Sos per il latte di montagna

dida Mauro Fezzi, presidente degli allevatori trentini “bisogna puntare sui prodotti del latte legati al territorio, e non sulla materia prima

Cresce la preoccupazione tra gli allevatori in Trentino per il crollo del prezzo del latte.

La liberalizzazione, il venir meno del sistema europeo delle quote, che in qualche modo garantiva una barriera contro l’incremento di produzione, e il calo dei consumi hanno portato pesanti effetti sul mercato locale.

A lanciare l’allarme anche Coldiretti nazionale: oltre mille stalle da latte chiuse nel corso del 2015, il 60 per cento delle quali si trovava in montagna. Attività che chiudono “perché il latte agli allevatori viene pagato al di sotto dei costi di produzione con una riduzione dei compensi – secondo lo studio di Coldiretti – fino al 30 per cento rispetto allo scorso anno e valori inferiori a quelli di venti anni fa”. A fronte di una produzione nazionale di circa 110 milioni di quintali di latte – evidenzia ancora l’indagine – “sono 85 milioni di quintali le importazioni di latte equivalente dall’estero che viene “spacciato” come italiano per la mancanza di una etichettatura trasparente sull’origine”.

Per tamponare l’emergenza a sostegno dei produttori di latte nelle prossime settimane (non oltre il 30 giugno) sono in arrivo 25 milioni di euro ottenuti da Bruxelles e ed è stato attivato l’aumento della compensazione Iva al 10 per cento.
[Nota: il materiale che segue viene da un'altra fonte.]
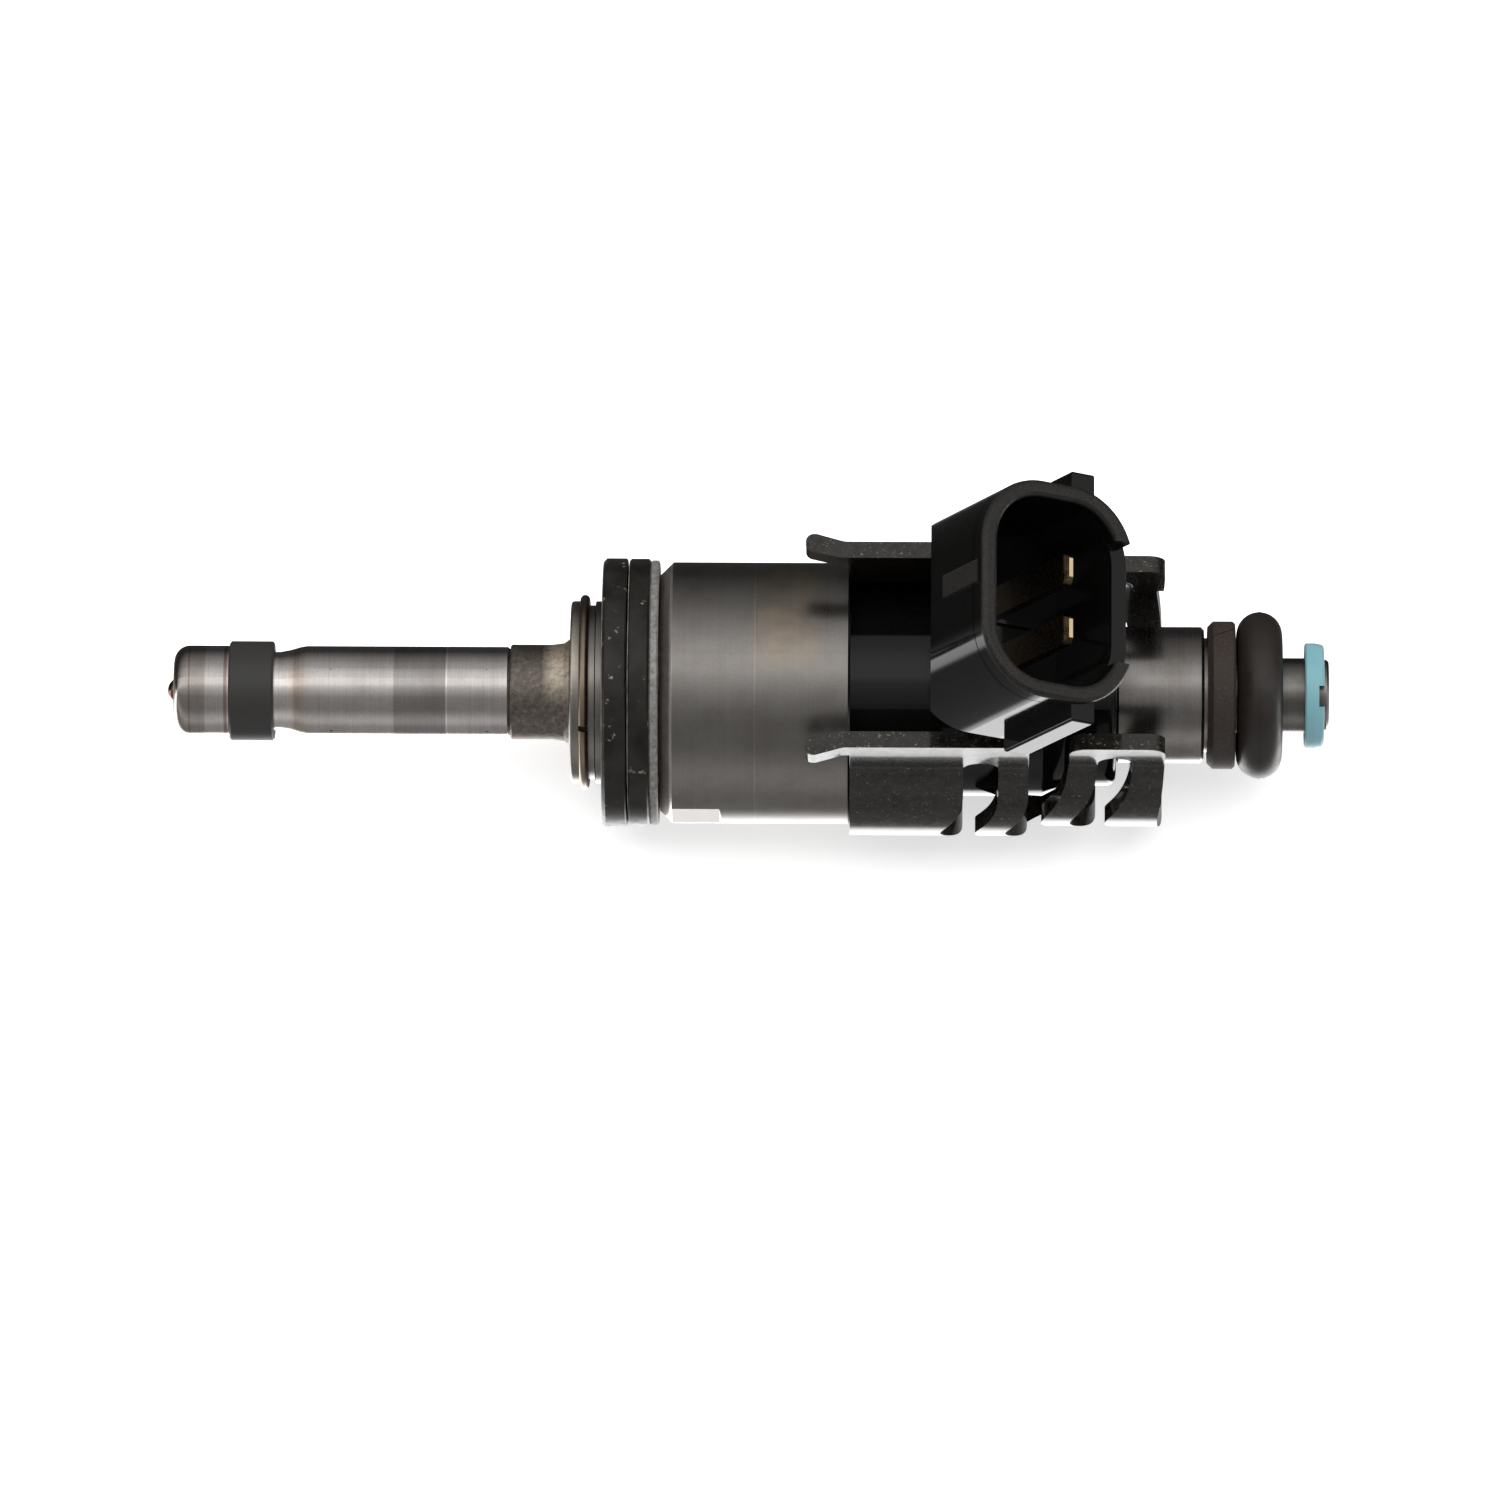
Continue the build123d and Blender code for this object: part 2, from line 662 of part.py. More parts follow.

Ad annunciarlo il ministro delle politiche agricole, Maurizio Martina, nel vertice che si è tenuto a Roma il 25 febbraio scorso con gli assessori regionali all’agricoltura, in particolare dei territori alpini e dell’Euregio.

La quota per il Trentino si traduce in un piccolo aiuto, quantificabile in circa 1-2 centesimi al litro di latte conferito negli ultimi due mesi, una cifra che sarà definita dopo che i caseifici avranno comunicato l’esatta quantità di latte prodotto.

Un minimo contributo, ma non sufficiente per salvare il comparto. Per Mauro Fezzi, presidente della Federazione degli allevatori trentini, “bisogna puntare sui prodotti del latte trasformato legati ad un territorio incontaminato, e non sulla materia prima”.

Per uscire dalla crisi occorre sviluppare strategie nel medio-lungo periodo. “L'unica àncora di salvezza per difendersi sul mercato – suggerisce Fezzi – è il sistema cooperativo, lavorare tutti insieme sui nostri prodotti lattiero-caseari, pensiamo al Trentingrana, al Casolet, al Puzzone di Moena, che possono incorporare al loro interno i valori del territorio e l’impegno degli allevatori. Bisogna far passare come scelta fondamentale per i consumatori la certezza della provenienza, della qualità e salubrità della dei prodotti”.

In prima fila nell'incontro a Roma la Provincia autonoma di Trento che, con quella di Bolzano, il Tirolo ma anche la Baviera, sta mettendo a punto, di concerto con il parlamentare europeo Herbert Dorfmann, un'azione comune nei confronti di Bruxelles affinché sia attivata una OCM (Organizzazione comune di mercato) riservata al latte prodotto nelle zone di montagna, al pari di quanto già si prevede per il settore dell'ortofrutta.

Al ministro Martina è stata chiesta un'azione forte del governo italiano presso l'Unione europea affinché siano varate misure urgenti per proteggere gli allevatori e produttori di latte dalla continua erosione del proprio reddito: dall'etichettatura dei prodotti ad un Fondo per la stabilizzazione del reddito dei produttori e sostegni per la promozione dei prodotti derivati del latte sui mercati.

Intanto, a livello provinciale è stata costituita una task force. “Stiamo pensando di intervenire con un pacchetto di azioni – spiega l'assessore provinciale Michele Dallapiccola – che vanno dalla previsione di una misura compensativa rivolta ai produttori, al lancio di iniziative promozionali, anche di forte impatto, dei prodotti trentini derivati del latte orientati sia gli operatori del turismo sia ai circa 30 milioni di turisti che ogni anno scelgono il Trentino per le loro vacanze”.